These included the 1983 bombing of a US naval base in Beirut that killed 299 people, including 241 US soldiers, and the 1996 bombing of the Khobar Towers in Saudi Arabia that killed 19 people.

– ‘Unclean Hands’ –

But Iran denies being responsible for the attacks.

The US freeze is said to violate a “Treaty of Amity” signed by Tehran and Washington in 1955 – well before the 1979 Islamic Revolution that toppled the pro-US Shah and severed ties with the United States.


Washington has previously unsuccessfully tried to dismiss the lawsuit, with its lawyers claiming Iran has “unclean hands” – a reference to Tehran’s alleged support of terrorist groups.

The US also officially withdrew from the friendship treaty in 2018 after the International Court of Justice in a separate case ordered Washington to lift nuclear-related sanctions on humanitarian supplies destined for Iran.

The ICJ ruling in the frozen assets case comes amid rising tensions between Washington and Tehran.

Tehran recently condemned US airstrikes on Iran-linked forces in Syria that reportedly killed 19 people, carried out by Washington after a deadly drone strike on US forces on Thursday.

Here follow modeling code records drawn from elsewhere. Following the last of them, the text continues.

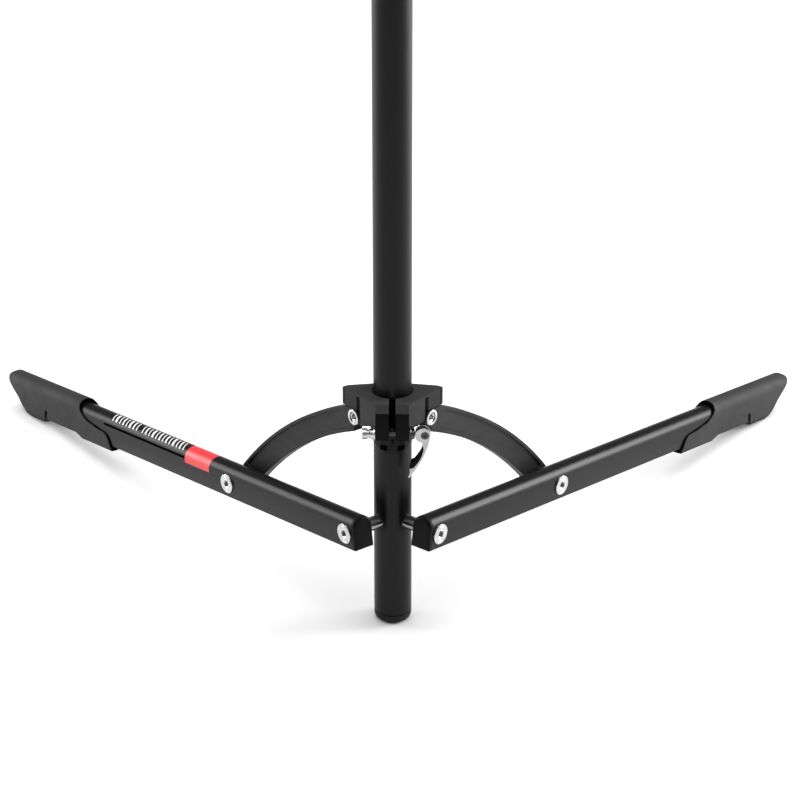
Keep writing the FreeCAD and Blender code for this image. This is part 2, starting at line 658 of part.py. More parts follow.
def make_skewer_nut():
    start, radius = size("nut_end"), size("nut_radius")
    blank = cylinder("nut_blank", "Sizes.nut_radius", "Sizes.nut_length", skewer_at(start))
    grips = []
    for number in range(12):
        angle = number * math.pi / 6
        place = skewer_at(start).multiply(at(radius * math.cos(angle), radius * math.sin(angle), 1.2))
        grips.append(cylinder(f"nut_grip_{number}", "Sizes.nut_grip_radius", "Sizes.nut_length - 3", place))
    bore = cylinder("nut_bore", "Sizes.rod_radius + Sizes.bolt_gap", "2 * Sizes.nut_length",
                    skewer_at(start - 2))
    node("skewer_nut", cut("nut", blank, bore, *grips))


def lever_outline():
    """Curved arm in the XZ plane, seen from the cam barrel."""
    return [(5.6, -1), (4.6, -6.7), ((-1.6, -25.1), (-11.5, -42.2)), (-13.6, -46.0), (-16.2, -49.2),
            (-17.2, -48.6), (-15.6, -44.0), (-15.4, -38.0), (-15.4, -33.4), ((-14.4, -30.6), (-11.9, -29.4)),
            ((-6.9, -22.2), (-2.3, -11.0)), (-3.4, -6)]


def make_lever():
    y, z = size("skewer_y"), size("skewer_z")
    centre = at(size("barrel_x"), y, z)
    on_side = Rotation(Vector(1, 0, 0), 90)
    half = size("lever_width") / 2
    cam = cylinder("cam_disc", "Sizes.cam_radius", "Sizes.lever_width",
                   at(size("barrel_x") - size("cam_throw"), y + half, z, on_side))
    arm = slab("lever_blade", lever_outline(), "Sizes.lever_width", centre)
    hole = cylinder("cam_hole", "Sizes.barrel_radius + Sizes.bolt_gap", "Sizes.lever_width + 2",
                    at(size("barrel_x"), y + half + 1, z, on_side))
    width = size("fork_width")
    fork = box("cam_fork", (-14, -width / 2, -width / 2), (28, width, 16), centre)
    inset = slab("lever_inset", insert_outline(), "Sizes.insert_width", centre)
    node("lever_arm", cut("lever", fuse("lever_solid", cam, arm), hole, fork, inset))
    node("lever_insert", slab("insert", insert_outline(), "Sizes.insert_width", centre))


def insert_outline():
    """Black grip set into the lever's inner side."""
    return [(-1.9, -12.4), (-1.3, -16.0), ((-5.3, -28.2), (-12.0, -37.6)), (-15.9, -38.2), (-15.9, -33.4),
            ((-14.8, -30.2), (-12.3, -29.0)), ((-7.4, -22.0), (-2.7, -12.2))]


# ---------------------------------------------------------------- build, check and write

def build():
    make_column()
    make_column_foot()
    make_pivot_block()
    make_mast_guide()
    make_collar_body()
    make_clamp_band()
    make_collar_liner()
    make_skewer()
    make_skewer_nut()
    make_lever()
    for side in SIDES:
        make_pivot_hardware(side)
        make_leg_tube(side)
        make_leg_end_cap(side)
        make_leg_hardware(side)
        make_boot(side)
        make_foot_pad(side)
        make_strut(side)
        make_pin_bolt(side)
    doc.recompute()


def check():
    for obj in doc.Objects:
        if "Invalid" in obj.State or "Error" in obj.State:
            raise RuntimeError(f"{obj.Label} failed: {obj.State}")
    for label, obj in nodes.items():
        if obj.Shape.isNull() or not obj.Shape.isValid() or not obj.Shape.Solids:
            raise RuntimeError(f"{label} has no valid solid")


def write():
    os.makedirs("parts", exist_ok=True)
    for label, obj in nodes.items():
        obj.Shape.exportStep(f"parts/{label}.step")
        box_of = obj.Shape.BoundBox
        print(f"{label}: {len(obj.Shape.Solids)} solid(s), {obj.Shape.Volume:.0f} mm3, "
              f"z {box_of.ZMin:.1f}..{box_of.ZMax:.1f}")


build()
check()
write()
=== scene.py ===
import json
import math

import bmesh
import bpy
from mathutils import Matrix, Vector


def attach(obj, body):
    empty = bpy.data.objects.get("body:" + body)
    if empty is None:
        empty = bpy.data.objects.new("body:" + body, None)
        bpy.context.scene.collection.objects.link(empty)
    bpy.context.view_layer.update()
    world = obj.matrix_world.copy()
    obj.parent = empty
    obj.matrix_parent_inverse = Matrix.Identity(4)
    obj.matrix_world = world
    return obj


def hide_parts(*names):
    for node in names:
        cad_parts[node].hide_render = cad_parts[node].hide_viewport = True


# Looks of the folding stand base. Blender's own unit is metres, in the CAD model's frame:
# origin on the column axis at the floor, +Z up, legs towards +Y, lever on the +X side.
# Shapes are written in millimetres and scaled once, when a piece is made.

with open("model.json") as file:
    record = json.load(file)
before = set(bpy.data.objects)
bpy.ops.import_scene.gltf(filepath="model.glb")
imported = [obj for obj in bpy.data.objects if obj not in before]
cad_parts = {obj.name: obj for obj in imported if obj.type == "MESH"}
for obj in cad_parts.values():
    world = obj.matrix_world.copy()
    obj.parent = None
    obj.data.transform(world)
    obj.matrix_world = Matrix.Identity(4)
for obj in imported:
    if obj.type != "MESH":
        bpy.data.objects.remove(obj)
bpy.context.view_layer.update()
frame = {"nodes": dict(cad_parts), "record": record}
NODES = frame["nodes"]
MM = 0.001
WEAR_RADIUS = 0.6 * MM

# ---------------------------------------------------------------- materials


class Shader:
    """Short way to build one node material."""

    def __init__(self, name):
        self.material = bpy.data.materials.new(name)
        self.material.use_nodes = True
        self.tree = self.material.node_tree
        self.tree.nodes.clear()
        self.output = self.add("ShaderNodeOutputMaterial")
        self.surface = self.add("ShaderNodeBsdfPrincipled")
        self.link(self.surface, "BSDF", self.output, "Surface")
        self.place = self.add("ShaderNodeTexCoord")

    def add(self, kind, **inputs):
        node = self.tree.nodes.new(kind)
        for name, value in inputs.items():
            self.set(node, name.replace("_", " "), value)
        return node

    def set(self, node, socket, value):
        node.inputs[socket].default_value = value

    def link(self, a, out, b, into):
        self.tree.links.new(a.outputs[out], b.inputs[into])

    def noise(self, scale, detail, stretch=(1, 1, 1)):
        """Object-space noise, optionally stretched into a brushed or drawn grain."""
        mapping = self.add("ShaderNodeMapping")
        mapping.inputs["Scale"].default_value = stretch
        self.link(self.place, "Object", mapping, "Vector")
        noise = self.add("ShaderNodeTexNoise", Scale=scale, Detail=detail, Roughness=0.55)
        self.link(mapping, "Vector", noise, "Vector")
        return noise

    def ramp(self, source, low, high, low_at=0.3):
        """Maps a factor to a colour between two values."""
        ramp = self.add("ShaderNodeValToRGB")
        ramp.color_ramp.elements[0].position = low_at
        ramp.color_ramp.elements[1].position = 0.7
        ramp.color_ramp.elements[0].color = low
        ramp.color_ramp.elements[1].color = high
        self.link(source, "Fac", ramp, "Fac")
        return ramp

    def bump(self, source, strength, distance, onto=None):
        """Bump from a noise, laid over another bump where one is given."""
        bump = self.add("ShaderNodeBump", Strength=strength, Distance=distance)
        self.link(source, "Fac", bump, "Height")
        if onto:
            self.link(onto, "Normal", bump, "Normal")
        self.link(bump, "Normal", self.surface, "Normal")
        return bump

    def colour(self, low, high, scale, wear=None, amount=0.5):
        """Base colour with slight patches and, where wear is given, rubbed convex edges."""
        tint = self.ramp(self.noise(scale, 4), low, high)
        if wear is None:
            self.link(tint, "Color", self.surface, "Base Color")
            return
        mix = self.add("ShaderNodeMix")
        mix.data_type = "RGBA"
        self.link(self.worn_edges(amount), "Value", mix, "Factor")
        self.link(tint, "Color", mix, "A")
        self.set(mix, "B", wear)
        self.link(mix, "Result", self.surface, "Base Color")

    def worn_edges(self, amount):
        """Factor that is above zero on edges, broken up by patches of a noise."""
        bevel = self.add("ShaderNodeBevel", Radius=WEAR_RADIUS)
        bevel.samples = 4
        geometry = self.add("ShaderNodeNewGeometry")
        dot = self.add("ShaderNodeVectorMath")
        dot.operation = "DOT_PRODUCT"
        self.link(bevel, "Normal", dot, 0)
        self.link(geometry, "Normal", dot, 1)
        edge = self.add("ShaderNodeMapRange")
        self.set(edge, "From Min", 0.99)
        self.set(edge, "From Max", 0.84)
        self.link(dot, "Value", edge, "Value")
        patches = self.ramp(self.noise(230, 4), grey(0), grey(amount), 0.45)
        both = self.add("ShaderNodeMath")
        both.operation = "MULTIPLY"
        self.link(edge, "Result", both, 0)
        self.link(patches, "Color", both, 1)
        return both

    def rough(self, low, high, source):
        """Roughness that wanders between two values."""
        ramp = self.ramp(source, grey(low), grey(high))
        self.link(ramp, "Color", self.surface, "Roughness")


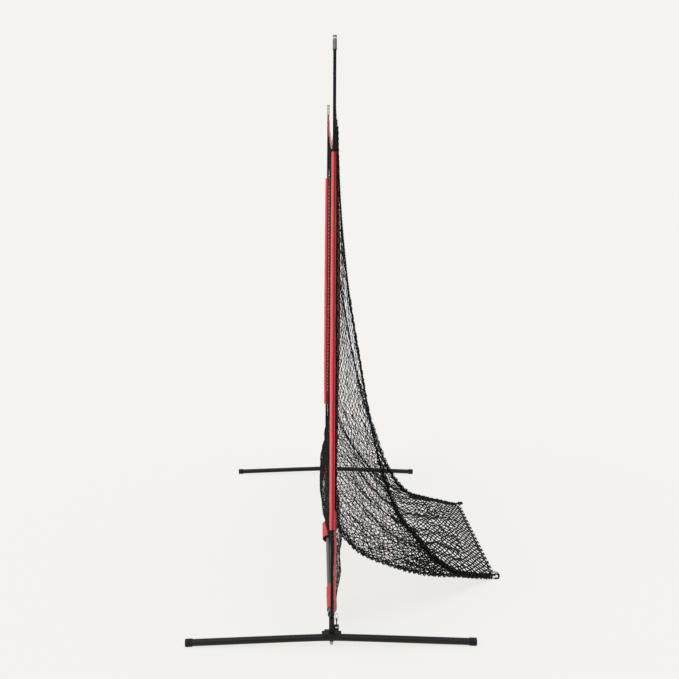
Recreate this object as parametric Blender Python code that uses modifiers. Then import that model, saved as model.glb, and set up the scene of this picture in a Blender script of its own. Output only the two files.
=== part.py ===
"""Seven-foot bow-frame golf net with side wings and a ball return, modelled as its separate pieces.

Metres, +Z up, floor at z = 0. X runs from the bare side to the side of the wings and the ball return, Y runs
along the base bar from the near pole (-Y) to the far pole (+Y). Everything is measured from the plane
of the two poles and hangs from one empty, which moves the origin to the middle of the whole footprint.
"""
import math

import bmesh
import bpy
from mathutils import Vector

# Whole frame
POLE_HEIGHT = 2.134  # floor to the pole tips, seven feet
HUB_SPAN = 2.18  # between the axes of the two pole sockets
TIP_LEAN = 0.15  # how far each tip is pulled inwards
FIT = 0.0003  # gap between pieces that touch
SEAM = 0.0005  # gap between pieces of cloth that are sewn together
ROPE_SEAM = 0.0003  # gap between a rope and the net that is laced to it
WELD = 0.001  # overlap of pieces that are welded into one
NEAR = -1
FAR = 1
SIDE_NAMES = {NEAR: "near", FAR: "far"}

# Feet
FOOT_LENGTH = 1.04  # over the end caps
FOOT_R = 0.0125
FOOT_WALL = 0.0014
FOOT_RISE = 0.019  # the middle stands this much higher than the ends
FOOT_BEND = 0.05  # softness of the bend in the middle
CAP_R = 0.0145
CAP_LENGTH = 0.025
CAP_END = 0.003
CAP_CHAMFER = 0.0015
SOLE_DEPTH = 0.0013  # flat moulded under each cap
FOOT_STATIONS = 8
STATION_CROWDING = 1.8  # draws the stations of the foot towards its bend

# Swivel stack under each hub
SADDLE_LENGTH = 0.07
SADDLE_WIDTH = 0.034
SADDLE_CROWN = 0.005  # above the top of the foot tube
PLATE_LENGTH = 0.052
PLATE_WIDTH = 0.040
PLATE_THICK = 0.003
WEB_THICK = 0.003
WEB_START = 0.006
WEB_END = 0.036
BOLT_R = 0.004
BOLT_HEAD_R = 0.0053
BOLT_HEAD = 0.004
BOLT_CHAMFER = 0.0008
WASHER_R = 0.008
WASHER_THICK = 0.0015
NUT_FLATS = 0.013
NUT_HEX = 0.0065
NUT_DOME = 0.0135
NUT_BORE = 0.0095
NUT_SHOULDER = 0.0006  # the dome is this much slimmer than the hexagon
DOME_STEPS = 4

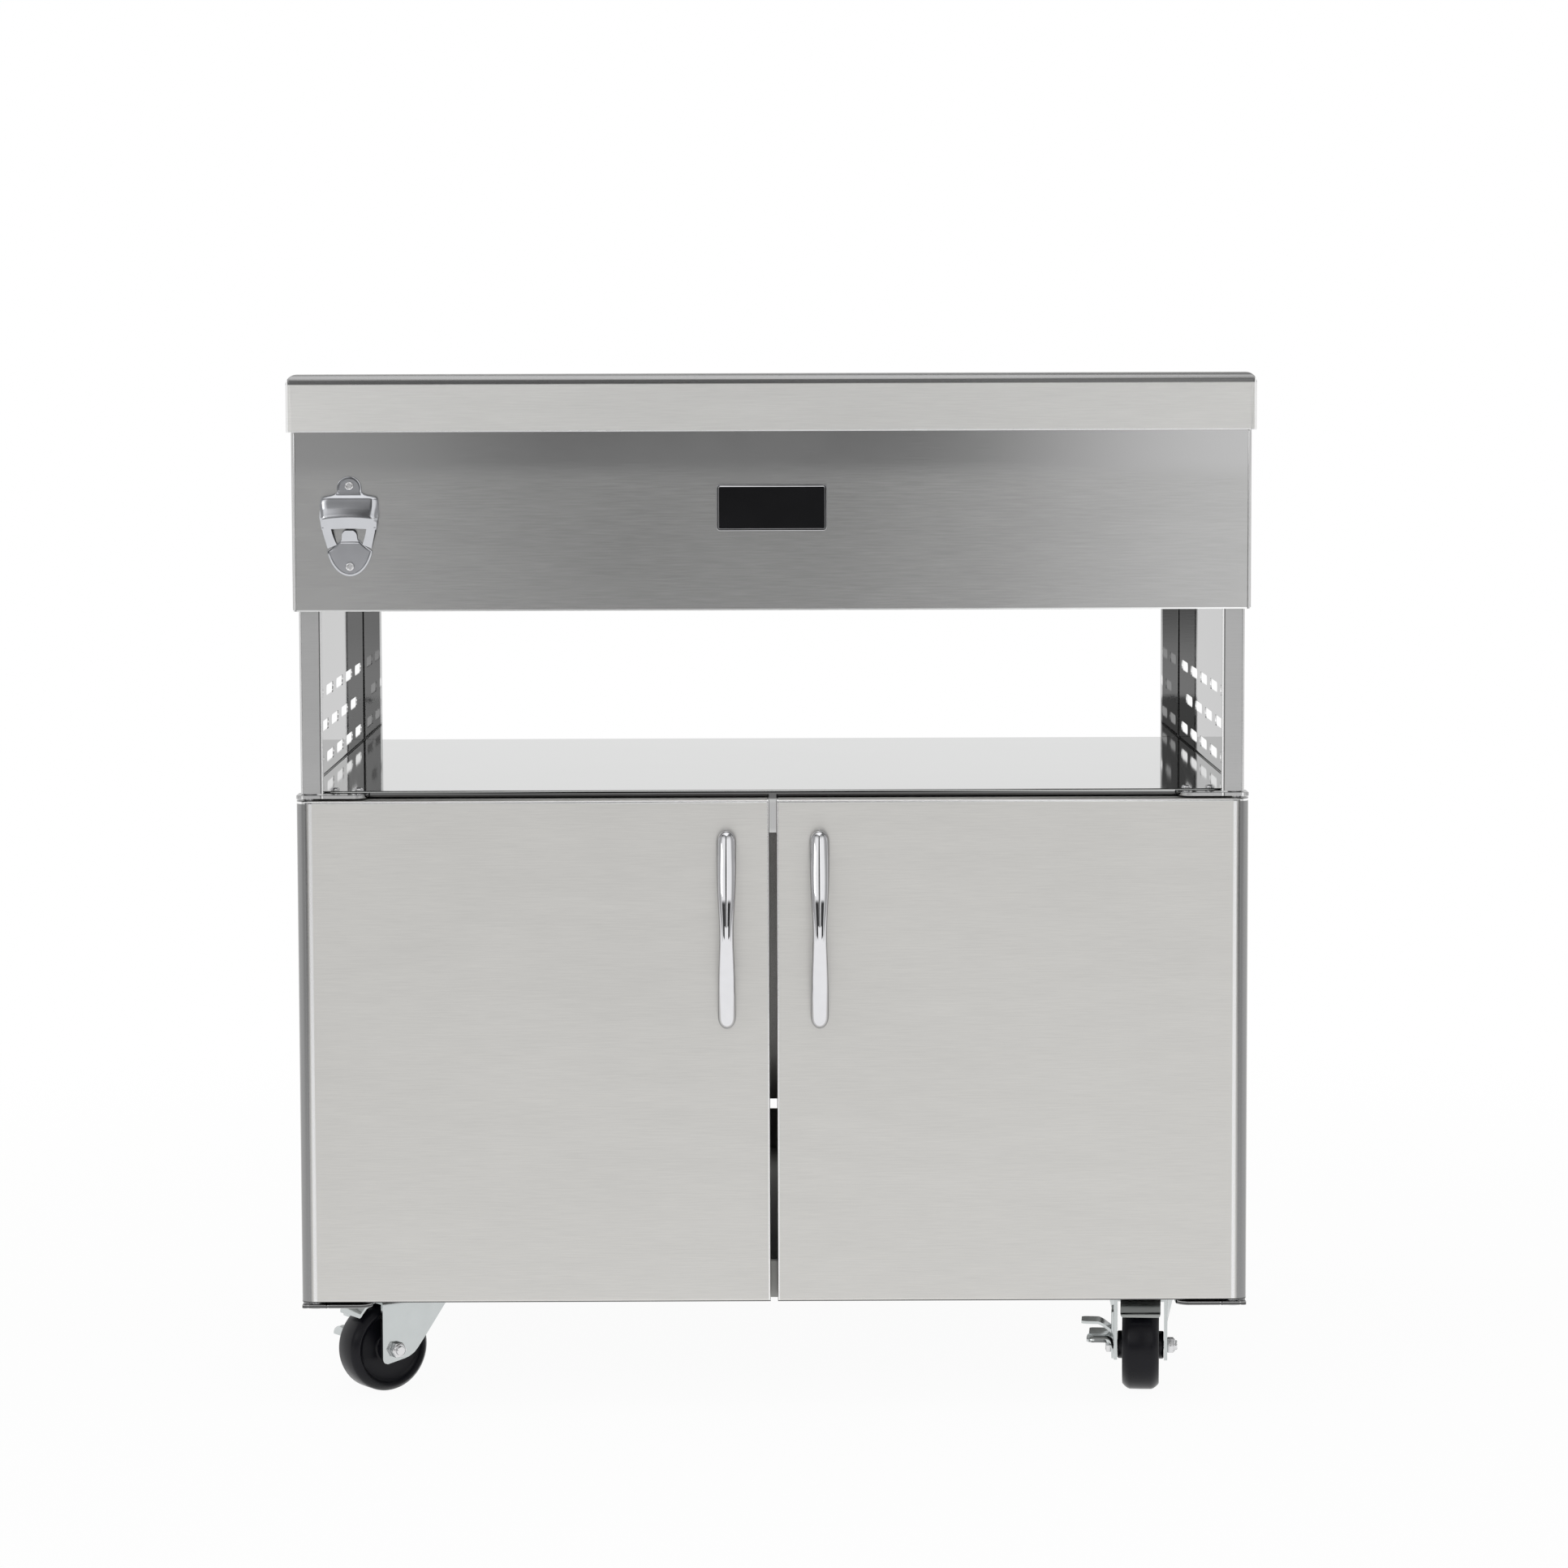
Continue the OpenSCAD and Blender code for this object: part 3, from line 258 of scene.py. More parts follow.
def brushed_sheet(
    name, colour, roughness, streak, cloud, stretch, grazing=1.0, painted_lines=(), bright_behind=None, painted_end_light=0.0
):
    """Steel with level scratches.

    streak and cloud say how much the scratches and the whole sheet vary, stretch how long the gloss is
    drawn out, and grazing how bright the sheet is at a flat angle.
    painted_end_light says how much paler the ends of a long sheet are painted than its middle: painted
    light.
    painted_lines are (axis, place, half width, tone) of lines where light and shade are painted into the
    colour, with the tone painted there.
    bright_behind is a y place: behind it the sheet keeps its bright mill finish."""
    material, tree = new_finish(name)
    x, y, z = tree.place()
    up = tree.facing()[2]
    flat = up.math("GREATER_THAN", up.size(), FLAT_FROM)
    along = (x + y) / BELT_LENGTH
    across = flat * y + (1.0 - flat) * z
    scratches = tree.noise(along, across / SCRATCH_WIDTH, detail=3.0, roughness=0.65) - 0.5
    bands = tree.noise(along * BAND_STRETCH, across / BAND_WIDTH, 5.0) - 0.5
    clouds = tree.noise(*[side * CLOUDS_PER_METRE for side in (x, z, y)], detail=3.0) - 0.5
    # Painted light: the ends of a long sheet are painted paler than its middle, as its reflections fall.
    painted_ends = x.size().soft_step(*PAINTED_END_SPAN) - 0.5
    shade = 0.5 + scratches * streak + bands * (BAND_SHARE * streak) + clouds * cloud + painted_ends * painted_end_light
    gloss = roughness + scratches * (GLOSS_OF_SCRATCHES * roughness) + clouds * (GLOSS_OF_CLOUDS * roughness)
    if bright_behind is not None:
        behind = y.soft_step(bright_behind - MILL_EDGE, bright_behind + MILL_EDGE)
        gloss = gloss * (1.0 - behind) + MILL_ROUGHNESS * behind
    dark, light = [[value * share for value in colour] for share in TONE_RANGE]
    tone = tree.tint(dark, light, shade)
    # Painted light and shade along the listed lines: the tone there replaces the sheet's colour, pale for a
    # painted highlight, dark for painted shade.
    for axis, place, half, value in painted_lines:
        away = {"x": x.size(), "y": y, "z": z}[axis] - place
        painted_line_mask = 1.0 - away.size().soft_step(0.5 * half, half)
        fold = {0: painted_line_mask, 6: tone, 7: (value, value, value, 1.0)}
        tone = tree.node("ShaderNodeMix", {"data_type": "RGBA"}, fold, output=2)
        gloss = gloss * (1.0 - GLOSS_UNDER_PAINTED_LINES * painted_line_mask)
    tree.principled({
        "Metallic": 1.0,
        "Base Color": tone,
        "Roughness": gloss,
        "Specular Tint": (grazing, grazing, grazing, 1.0),
        "Anisotropic": stretch,
        "Anisotropic Rotation": 0.25,
        "Normal": tree.relief(scratches, SCRATCH_DEPTH, strength=0.3),
    })
    return material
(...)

US President Joe Biden said after the strikes were ordered that his country did not want a conflict with Iran.

Talks on reviving a landmark 2015 multinational deal on Iran’s nuclear activities have now long stalled. Iran denies that it intends to acquire nuclear weapons.

The United States, under then-President Donald Trump, withdrew from the nuclear deal in 2018 and reintroduced sanctions.

Washington has also raised concerns about Iranian military aid to Russia’s invasion of Ukraine.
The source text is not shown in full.